Monday, May 10, 2010
I Stand Corrected.
I really do. After all that whining I did last week about missed connections with step vans, I almost tripped over an opportunity. No sooner did I post about all of the hurdles I've had to overcome during my vehicle search than I saw the best van drop from the sky -- thanks to craigslist. It's a 1998 "Utilimaster," a name I just adore, by the way. It sounds like the second level of the fourth degree in the discipline of functional observation, as taught only by the secret society of medievel Runic followers. Yes, I've made it to the coveted level of...Utilimaster.
At only 58,000 miles, the turbo diesel motor is practically brand new. The body is 21' long with a 12' cargo bay. That means I have the minimal interior length I need and the overall length of a vehicle that can squeeze snugly into a public parking space in virtually any town in America. And, the best thing about it is that it's 6'8" tall and 7'6" wide. Basically, it's a monster. Or, as the tag line for the ill-fated Ford Pacer read, "It's the wide small car."
Yes, I actually saw it, walked through it, sat in the driver's seat and even heard the motor purr with delight. She's certainly not quiet, but I picked up some sound dampening pointers from a discovery channel episode about the Rolls Royce factory. More from that, later. Perhaps I'll get a couple of those headsets the firemen wear. You know, they're voice activated and have an automatic volume adjuster for the stereo signal when you start to talk. Wouldn't that be crazy?
In a nutshell, I have found exactly the kind of vehicle I need. This is the one. The big white Freightliner from my last post had some nicer lines in the front end, as this one is a bit boxy. However, I later found out that the Freightliner has a cargo bay of only 11 feet. That would have been a bummer, indeed. I'm still holding out for the perfect one. I can definitely rest assured that it will present itself before summer ends.

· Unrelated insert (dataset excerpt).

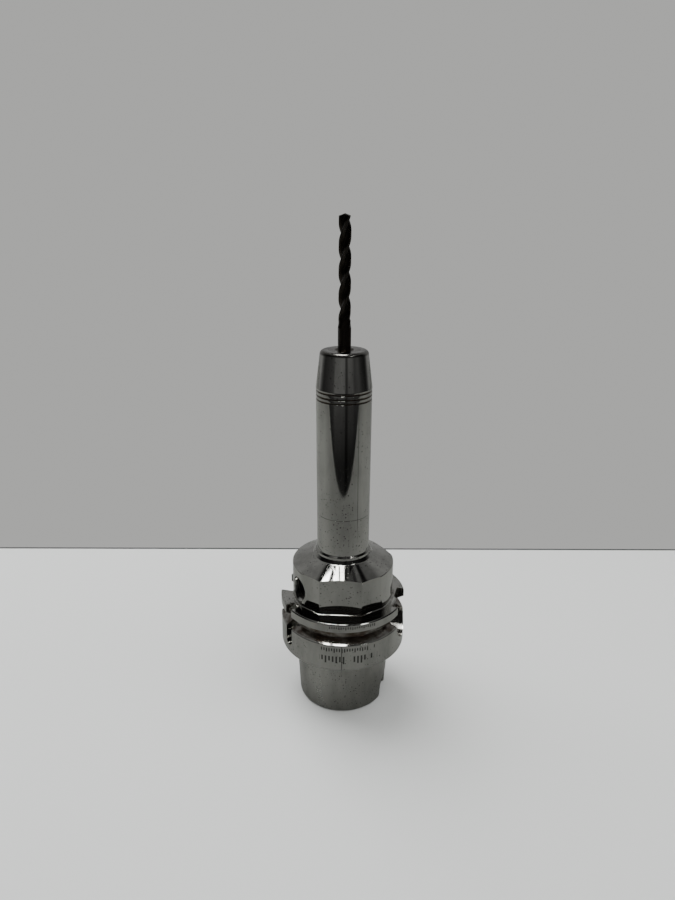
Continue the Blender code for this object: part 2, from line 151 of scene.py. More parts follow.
def heaped(tree, start, layers):
    """start plus each layer's mask times its height."""
    for mask, height in layers:
        start = node(tree, "Math", (mask, height, start), operation="MULTIPLY_ADD")
    return start


def painted(tree, shader, base, coats):
    """Give a shader's base colour coats of paint, each as thick as its mask. Colours are hex."""
    color = linear(base)
    for mask, paint in coats:
        color = node(tree, "Mix", {0: mask, 6: color, 7: linear(paint)}, data_type="RGBA")
    feed(tree, shader, {"Base Color": color})


def bearing(tree, x, y):
    """Angle about +Z in degrees, from the camera's side, which is -Y, towards +X."""
    toward = node(tree, "Math", (y, -1.0), operation="MULTIPLY")
    angle = node(tree, "Math", (x, toward), operation="ARCTAN2")
    return node(tree, "Math", (angle,), operation="DEGREES")


# %% [markdown]
# ## The camera, the floor and the light
#
# The camera stands a little left of the chuck, an arm's length away, and looks down at it by
# about twenty degrees. Polished steel has no colour of its own to speak of: it shows the room.
# So the light matters more here than any material.

# %% Camera
HEADING = math.radians(14.75)  # turn of the view about +Z from looking along +Y
PITCH = math.radians(19.62)  # downward tilt
ROLL = math.radians(0.17)
EYE = np.array([-2.94, -291.13, 237.79]) * MM
FOCAL_SHARE = 651.24 / 900  # focal length over the picture's long side
SENSOR = 36.0

turn = Matrix.Rotation(HEADING, 4, "Z")
camera_data = bpy.data.cameras.new("camera")
camera_data.sensor_width = SENSOR
camera_data.lens = FOCAL_SHARE * SENSOR
camera_data.clip_start = 0.01
camera = bpy.data.objects.new("camera", camera_data)
camera.matrix_world = (
    turn @ Matrix.Translation(EYE) @ Matrix.Rotation(math.pi / 2 - PITCH, 4, "X")
    @ Matrix.Rotation(ROLL, 4, "Z")
)
bpy.context.scene.collection.objects.link(camera)
bpy.context.scene.camera = camera
print("camera at", [round(v / MM, 1) for v in camera.matrix_world.translation])

# %% [markdown]
# The room is a world shader that reads only the direction of a ray. The camera and the matt
# floor see plain pale walls. Polished steel sees more: past the table's edge the room is dark on
# the camera's side, and overhead long panels hang in a dark ceiling. Directions are turned into
# azimuths about the chuck, and overhead into places on a flat ceiling one unit up.

# %% Directions in the room
WALL = 0.46  # brightness of the plain walls
ROOM = [  # azimuth from the camera's side, brightness in the mirror
    (-180, 0.33), (-120, 0.30), (-108, 0.12), (-94, 0.03), (-80, 0.04), (-58, 0.06), (-45, 0.08),
    (-38, 0.16), (-12, 0.17), (2, 0.15), (6, 0.05), (12, 0.05), (18, 0.13), (34, 0.12),
    (44, 0.07), (60, 0.09), (78, 0.04), (98, 0.02), (108, 0.06), (120, 0.26), (180, 0.33)]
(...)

A little frustration to spice up the mix.
I purchased these 12 volt receptacles to use for my 12 volt appliances (i.e. blender, coffee maker, cell phone charger, girlfriend's hairblower). They're super streamlined, flush mounted, protrude with a low profile and they're cheap, at only $6.00 a piece.
Now for the hilarious part...not! They're "din" sockets, basically the size of a candelabra-base at the end of light bulb. Silly me, I didn't scroll down on the website far enough to see the "12 volt lighter" socket. Basically, trying to stick a cigarette lighter into that thing is like trying to stuff a basketball into a tuna can.
I have been corresponding with the company from Great Britain for about a month now, getting updates on the back-ordered part. Finally, the 7 pieces arrived in my mailbox, at which point I briskly tore into the packaging for a glimpse at my long awaited incorrectly ordered items. At this point, I have to download a form, fill it out and repackage the sockets for their trip home to Great Britain.
I bought a new set of sockets from a boating supplies vendor, but the receptacles probably won't sit flush in my metal mounting plate like I want. They're a totally different design. And, there must be a warehouse loaded with pallates of these things, because my order has already shipped out, according to Amazon. The Chinese manufacturer probably can't get rid of them fast enough.
They'll work, but they won't have a nice finished look. Perhaps if I mount them from behind the plate, they'll look cooler. I'll have to play with them when they get here.
I also received a wall sconce that I dug up from the bowels of a lighting website. The specifications for the bathroom application are very precise and compact.
I think this will look really nice with the LED strip lights wrapped tightly around a central core. I can easily fasten it to the base with some hardware. Or, if I can find a G9 12 volt lightbulb I'll be set, because that's the receptacle size that's already in the fixture. There's a store here in L.A. that carries a crazy lightbulb selection for architectural, scientific, medical and entertainment applications. I'll have to check them out and see. Luckily, they're right in Hollywood, so I won't have to travel far.
The metal base is a bit heavier than I anticpated, but my electrical box will be mounted to the wooden studs, as in a house, so I think I'll do alright. The top part is real glass. If the thing falls off while driving around then I guess I'll have to change it. But I love the style and I'm going to run with it. "Adapting to change," is the operative mantra one must utter while negotiating the treacherous road that leads to The Roving Home.